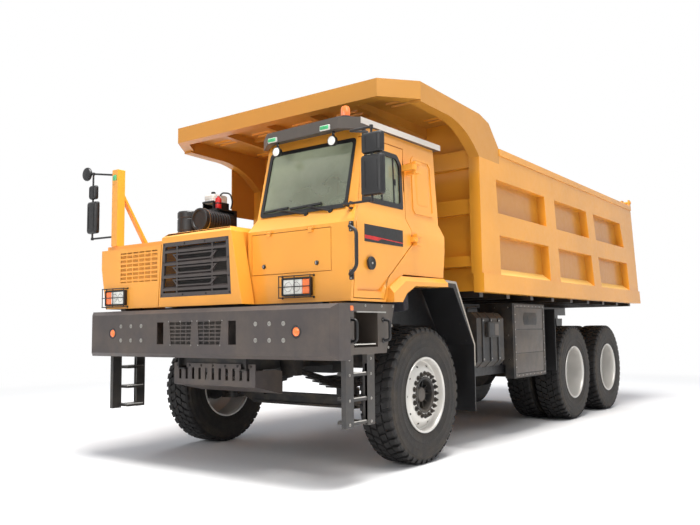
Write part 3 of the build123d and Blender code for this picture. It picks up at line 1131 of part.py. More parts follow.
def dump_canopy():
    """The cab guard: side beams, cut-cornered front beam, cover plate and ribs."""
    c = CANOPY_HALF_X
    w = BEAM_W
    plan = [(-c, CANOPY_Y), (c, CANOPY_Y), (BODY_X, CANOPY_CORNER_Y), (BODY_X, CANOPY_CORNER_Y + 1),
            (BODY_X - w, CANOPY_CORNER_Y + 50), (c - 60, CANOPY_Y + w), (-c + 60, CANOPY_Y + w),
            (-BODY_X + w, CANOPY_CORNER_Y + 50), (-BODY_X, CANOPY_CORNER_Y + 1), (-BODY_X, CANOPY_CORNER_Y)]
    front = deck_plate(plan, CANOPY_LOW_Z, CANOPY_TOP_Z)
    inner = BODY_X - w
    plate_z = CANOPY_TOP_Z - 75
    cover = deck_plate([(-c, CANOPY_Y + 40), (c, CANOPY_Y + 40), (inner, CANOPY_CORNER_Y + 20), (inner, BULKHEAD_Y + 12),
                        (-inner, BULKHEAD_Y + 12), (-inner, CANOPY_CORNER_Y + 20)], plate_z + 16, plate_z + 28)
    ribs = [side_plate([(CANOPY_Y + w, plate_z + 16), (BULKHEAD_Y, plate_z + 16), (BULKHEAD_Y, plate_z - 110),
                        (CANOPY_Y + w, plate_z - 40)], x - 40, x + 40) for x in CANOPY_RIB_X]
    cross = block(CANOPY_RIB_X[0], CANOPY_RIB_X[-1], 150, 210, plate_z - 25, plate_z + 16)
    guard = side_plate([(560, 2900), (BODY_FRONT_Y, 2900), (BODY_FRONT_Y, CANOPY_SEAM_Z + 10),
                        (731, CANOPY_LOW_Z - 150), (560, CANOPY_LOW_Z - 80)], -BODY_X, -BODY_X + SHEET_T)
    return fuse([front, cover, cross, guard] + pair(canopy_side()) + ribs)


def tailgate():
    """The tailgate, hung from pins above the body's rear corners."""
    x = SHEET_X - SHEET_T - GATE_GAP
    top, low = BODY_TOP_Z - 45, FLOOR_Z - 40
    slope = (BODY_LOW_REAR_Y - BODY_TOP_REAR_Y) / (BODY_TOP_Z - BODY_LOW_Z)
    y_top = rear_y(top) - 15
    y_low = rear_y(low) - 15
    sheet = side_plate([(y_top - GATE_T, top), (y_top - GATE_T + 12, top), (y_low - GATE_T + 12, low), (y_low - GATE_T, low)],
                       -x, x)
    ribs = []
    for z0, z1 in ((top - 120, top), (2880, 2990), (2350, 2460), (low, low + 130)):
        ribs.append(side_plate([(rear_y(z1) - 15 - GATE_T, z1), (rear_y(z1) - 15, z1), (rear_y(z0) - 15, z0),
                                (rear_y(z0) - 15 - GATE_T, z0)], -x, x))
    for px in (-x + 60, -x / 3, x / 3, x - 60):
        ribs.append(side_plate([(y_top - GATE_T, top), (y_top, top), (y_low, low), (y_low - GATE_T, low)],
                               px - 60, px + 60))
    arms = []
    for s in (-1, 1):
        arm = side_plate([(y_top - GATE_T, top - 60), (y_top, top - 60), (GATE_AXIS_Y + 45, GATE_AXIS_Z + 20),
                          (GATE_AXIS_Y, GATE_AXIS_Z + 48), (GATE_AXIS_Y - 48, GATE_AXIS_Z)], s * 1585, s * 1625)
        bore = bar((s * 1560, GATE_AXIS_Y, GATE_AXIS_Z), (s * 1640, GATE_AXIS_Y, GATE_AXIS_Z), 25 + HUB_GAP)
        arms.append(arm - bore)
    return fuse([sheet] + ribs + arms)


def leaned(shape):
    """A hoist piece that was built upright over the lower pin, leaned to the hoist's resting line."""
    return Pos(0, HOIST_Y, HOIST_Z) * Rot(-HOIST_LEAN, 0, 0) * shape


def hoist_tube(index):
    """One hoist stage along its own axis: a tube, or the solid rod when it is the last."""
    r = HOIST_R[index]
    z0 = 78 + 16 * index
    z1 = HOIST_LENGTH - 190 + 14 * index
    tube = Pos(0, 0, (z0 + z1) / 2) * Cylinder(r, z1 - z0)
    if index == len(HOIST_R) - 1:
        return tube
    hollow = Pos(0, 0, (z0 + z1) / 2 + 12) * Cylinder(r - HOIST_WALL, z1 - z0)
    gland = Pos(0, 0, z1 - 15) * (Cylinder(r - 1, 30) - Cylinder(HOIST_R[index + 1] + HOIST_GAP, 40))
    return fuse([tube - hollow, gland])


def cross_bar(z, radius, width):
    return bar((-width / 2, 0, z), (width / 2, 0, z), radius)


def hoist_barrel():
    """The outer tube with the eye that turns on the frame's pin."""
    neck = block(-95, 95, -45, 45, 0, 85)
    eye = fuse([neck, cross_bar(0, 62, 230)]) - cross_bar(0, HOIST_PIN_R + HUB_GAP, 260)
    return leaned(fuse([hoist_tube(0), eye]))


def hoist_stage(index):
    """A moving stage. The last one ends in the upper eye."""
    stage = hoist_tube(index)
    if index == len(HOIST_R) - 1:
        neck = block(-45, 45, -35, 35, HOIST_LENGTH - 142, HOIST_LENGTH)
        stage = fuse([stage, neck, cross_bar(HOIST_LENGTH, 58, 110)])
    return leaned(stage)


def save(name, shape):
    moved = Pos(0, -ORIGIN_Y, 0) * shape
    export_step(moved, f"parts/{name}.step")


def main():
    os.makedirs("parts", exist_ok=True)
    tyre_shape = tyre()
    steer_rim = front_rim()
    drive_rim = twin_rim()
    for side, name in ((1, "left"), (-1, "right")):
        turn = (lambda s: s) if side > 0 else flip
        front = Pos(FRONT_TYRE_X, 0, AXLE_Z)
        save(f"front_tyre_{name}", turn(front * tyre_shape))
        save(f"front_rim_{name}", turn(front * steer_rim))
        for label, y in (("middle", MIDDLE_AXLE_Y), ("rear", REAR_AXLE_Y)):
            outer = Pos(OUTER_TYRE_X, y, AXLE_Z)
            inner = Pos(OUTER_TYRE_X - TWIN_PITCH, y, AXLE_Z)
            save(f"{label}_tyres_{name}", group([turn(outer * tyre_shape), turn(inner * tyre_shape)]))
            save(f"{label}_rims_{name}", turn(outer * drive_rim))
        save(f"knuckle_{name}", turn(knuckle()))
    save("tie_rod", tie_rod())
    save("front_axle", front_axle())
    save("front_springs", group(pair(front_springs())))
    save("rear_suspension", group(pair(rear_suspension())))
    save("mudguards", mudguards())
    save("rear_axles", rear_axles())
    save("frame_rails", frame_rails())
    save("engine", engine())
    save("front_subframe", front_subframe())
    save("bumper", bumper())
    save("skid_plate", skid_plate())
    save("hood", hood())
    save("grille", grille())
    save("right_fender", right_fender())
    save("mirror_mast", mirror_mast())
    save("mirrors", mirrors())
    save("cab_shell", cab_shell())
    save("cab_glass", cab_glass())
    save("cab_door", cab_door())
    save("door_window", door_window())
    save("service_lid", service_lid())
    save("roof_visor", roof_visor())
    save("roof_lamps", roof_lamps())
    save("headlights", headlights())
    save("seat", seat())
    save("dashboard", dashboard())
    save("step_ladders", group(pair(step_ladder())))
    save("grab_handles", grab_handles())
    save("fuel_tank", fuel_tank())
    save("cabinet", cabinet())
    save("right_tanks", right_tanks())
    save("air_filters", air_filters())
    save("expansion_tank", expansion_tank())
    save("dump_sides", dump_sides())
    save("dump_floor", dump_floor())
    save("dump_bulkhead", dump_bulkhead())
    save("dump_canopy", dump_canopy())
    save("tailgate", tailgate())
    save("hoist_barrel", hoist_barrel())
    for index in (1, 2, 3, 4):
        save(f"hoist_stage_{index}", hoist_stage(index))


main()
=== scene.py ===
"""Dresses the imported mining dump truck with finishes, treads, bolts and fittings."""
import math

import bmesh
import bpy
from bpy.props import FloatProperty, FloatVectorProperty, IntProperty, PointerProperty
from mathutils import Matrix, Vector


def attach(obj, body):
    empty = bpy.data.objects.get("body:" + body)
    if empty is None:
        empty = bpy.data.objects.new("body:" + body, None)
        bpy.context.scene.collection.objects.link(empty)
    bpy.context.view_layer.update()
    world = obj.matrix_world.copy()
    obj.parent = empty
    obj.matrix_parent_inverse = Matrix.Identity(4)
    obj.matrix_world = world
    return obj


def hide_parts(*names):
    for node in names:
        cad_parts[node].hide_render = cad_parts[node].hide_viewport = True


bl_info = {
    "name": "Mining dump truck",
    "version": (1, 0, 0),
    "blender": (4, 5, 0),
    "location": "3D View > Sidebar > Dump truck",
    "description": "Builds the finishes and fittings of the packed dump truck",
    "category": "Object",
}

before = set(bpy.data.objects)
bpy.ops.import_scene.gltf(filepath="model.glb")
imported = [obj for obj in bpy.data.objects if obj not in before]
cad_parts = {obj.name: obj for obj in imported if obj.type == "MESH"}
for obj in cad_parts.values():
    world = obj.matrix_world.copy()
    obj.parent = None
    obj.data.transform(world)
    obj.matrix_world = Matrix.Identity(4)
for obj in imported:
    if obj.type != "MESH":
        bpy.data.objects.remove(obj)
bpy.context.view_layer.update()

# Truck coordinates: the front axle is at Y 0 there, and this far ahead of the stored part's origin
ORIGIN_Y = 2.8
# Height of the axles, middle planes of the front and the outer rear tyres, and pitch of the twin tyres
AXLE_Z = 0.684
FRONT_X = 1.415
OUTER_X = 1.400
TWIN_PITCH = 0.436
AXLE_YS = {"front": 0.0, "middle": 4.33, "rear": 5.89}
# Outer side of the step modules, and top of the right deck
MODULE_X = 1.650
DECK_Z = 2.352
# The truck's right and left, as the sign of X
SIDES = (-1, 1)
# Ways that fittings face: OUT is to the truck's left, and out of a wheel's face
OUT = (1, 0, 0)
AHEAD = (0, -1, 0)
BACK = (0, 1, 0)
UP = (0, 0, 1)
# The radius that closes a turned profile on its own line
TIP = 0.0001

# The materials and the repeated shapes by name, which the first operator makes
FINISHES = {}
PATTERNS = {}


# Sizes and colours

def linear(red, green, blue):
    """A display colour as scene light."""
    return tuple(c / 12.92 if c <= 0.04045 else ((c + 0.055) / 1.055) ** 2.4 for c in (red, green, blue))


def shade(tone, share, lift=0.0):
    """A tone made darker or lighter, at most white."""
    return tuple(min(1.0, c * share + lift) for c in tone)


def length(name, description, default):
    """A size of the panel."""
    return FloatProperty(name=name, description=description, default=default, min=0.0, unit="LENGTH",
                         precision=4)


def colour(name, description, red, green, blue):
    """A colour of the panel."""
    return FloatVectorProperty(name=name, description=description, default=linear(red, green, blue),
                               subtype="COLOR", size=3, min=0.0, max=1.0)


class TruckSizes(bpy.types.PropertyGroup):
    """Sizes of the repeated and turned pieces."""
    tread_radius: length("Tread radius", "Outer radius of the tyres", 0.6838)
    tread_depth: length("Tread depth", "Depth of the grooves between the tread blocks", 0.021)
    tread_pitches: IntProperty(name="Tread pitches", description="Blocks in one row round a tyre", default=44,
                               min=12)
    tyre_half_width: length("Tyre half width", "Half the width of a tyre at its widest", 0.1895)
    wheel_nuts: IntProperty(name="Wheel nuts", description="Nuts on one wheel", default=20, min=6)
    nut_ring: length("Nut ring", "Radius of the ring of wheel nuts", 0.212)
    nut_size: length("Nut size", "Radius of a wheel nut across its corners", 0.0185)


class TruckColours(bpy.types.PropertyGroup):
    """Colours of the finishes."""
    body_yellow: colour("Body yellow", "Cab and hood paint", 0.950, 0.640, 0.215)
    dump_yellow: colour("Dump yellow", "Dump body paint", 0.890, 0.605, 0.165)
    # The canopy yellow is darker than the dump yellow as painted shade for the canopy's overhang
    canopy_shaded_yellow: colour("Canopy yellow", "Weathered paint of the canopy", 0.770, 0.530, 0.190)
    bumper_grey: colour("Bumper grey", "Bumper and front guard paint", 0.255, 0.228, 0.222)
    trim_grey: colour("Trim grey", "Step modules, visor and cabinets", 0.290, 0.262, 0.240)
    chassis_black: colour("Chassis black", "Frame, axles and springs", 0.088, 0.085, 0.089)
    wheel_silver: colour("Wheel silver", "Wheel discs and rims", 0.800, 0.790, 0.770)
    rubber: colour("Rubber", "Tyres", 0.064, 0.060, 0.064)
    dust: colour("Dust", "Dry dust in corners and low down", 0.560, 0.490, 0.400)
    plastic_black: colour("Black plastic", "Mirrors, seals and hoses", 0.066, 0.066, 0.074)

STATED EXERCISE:
All lines from the beginning of the material above through the one with "return fuse([front, cover, cross, guard]" need to be returned exactly; please return those and only those.

WRITTEN SOLUTION:
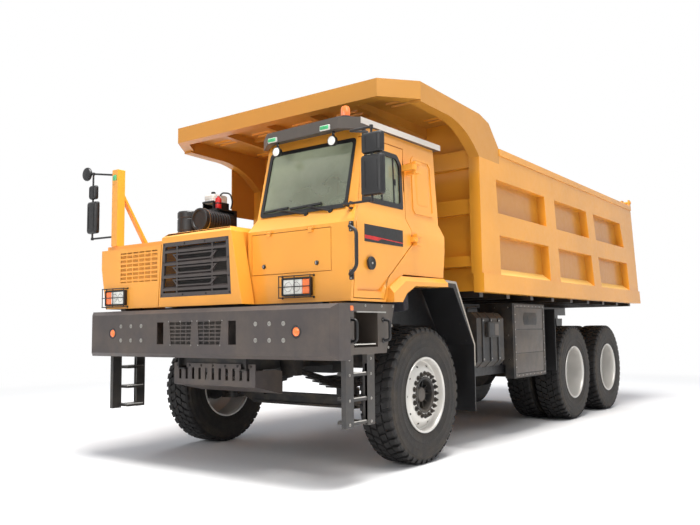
Write part 3 of the build123d and Blender code for this picture. It picks up at line 1131 of part.py. More parts follow.
def dump_canopy():
    """The cab guard: side beams, cut-cornered front beam, cover plate and ribs."""
    c = CANOPY_HALF_X
    w = BEAM_W
    plan = [(-c, CANOPY_Y), (c, CANOPY_Y), (BODY_X, CANOPY_CORNER_Y), (BODY_X, CANOPY_CORNER_Y + 1),
            (BODY_X - w, CANOPY_CORNER_Y + 50), (c - 60, CANOPY_Y + w), (-c + 60, CANOPY_Y + w),
            (-BODY_X + w, CANOPY_CORNER_Y + 50), (-BODY_X, CANOPY_CORNER_Y + 1), (-BODY_X, CANOPY_CORNER_Y)]
    front = deck_plate(plan, CANOPY_LOW_Z, CANOPY_TOP_Z)
    inner = BODY_X - w
    plate_z = CANOPY_TOP_Z - 75
    cover = deck_plate([(-c, CANOPY_Y + 40), (c, CANOPY_Y + 40), (inner, CANOPY_CORNER_Y + 20), (inner, BULKHEAD_Y + 12),
                        (-inner, BULKHEAD_Y + 12), (-inner, CANOPY_CORNER_Y + 20)], plate_z + 16, plate_z + 28)
    ribs = [side_plate([(CANOPY_Y + w, plate_z + 16), (BULKHEAD_Y, plate_z + 16), (BULKHEAD_Y, plate_z - 110),
                        (CANOPY_Y + w, plate_z - 40)], x - 40, x + 40) for x in CANOPY_RIB_X]
    cross = block(CANOPY_RIB_X[0], CANOPY_RIB_X[-1], 150, 210, plate_z - 25, plate_z + 16)
    guard = side_plate([(560, 2900), (BODY_FRONT_Y, 2900), (BODY_FRONT_Y, CANOPY_SEAM_Z + 10),
                        (731, CANOPY_LOW_Z - 150), (560, CANOPY_LOW_Z - 80)], -BODY_X, -BODY_X + SHEET_T)
    return fuse([front, cover, cross, guard] + pair(canopy_side()) + ribs)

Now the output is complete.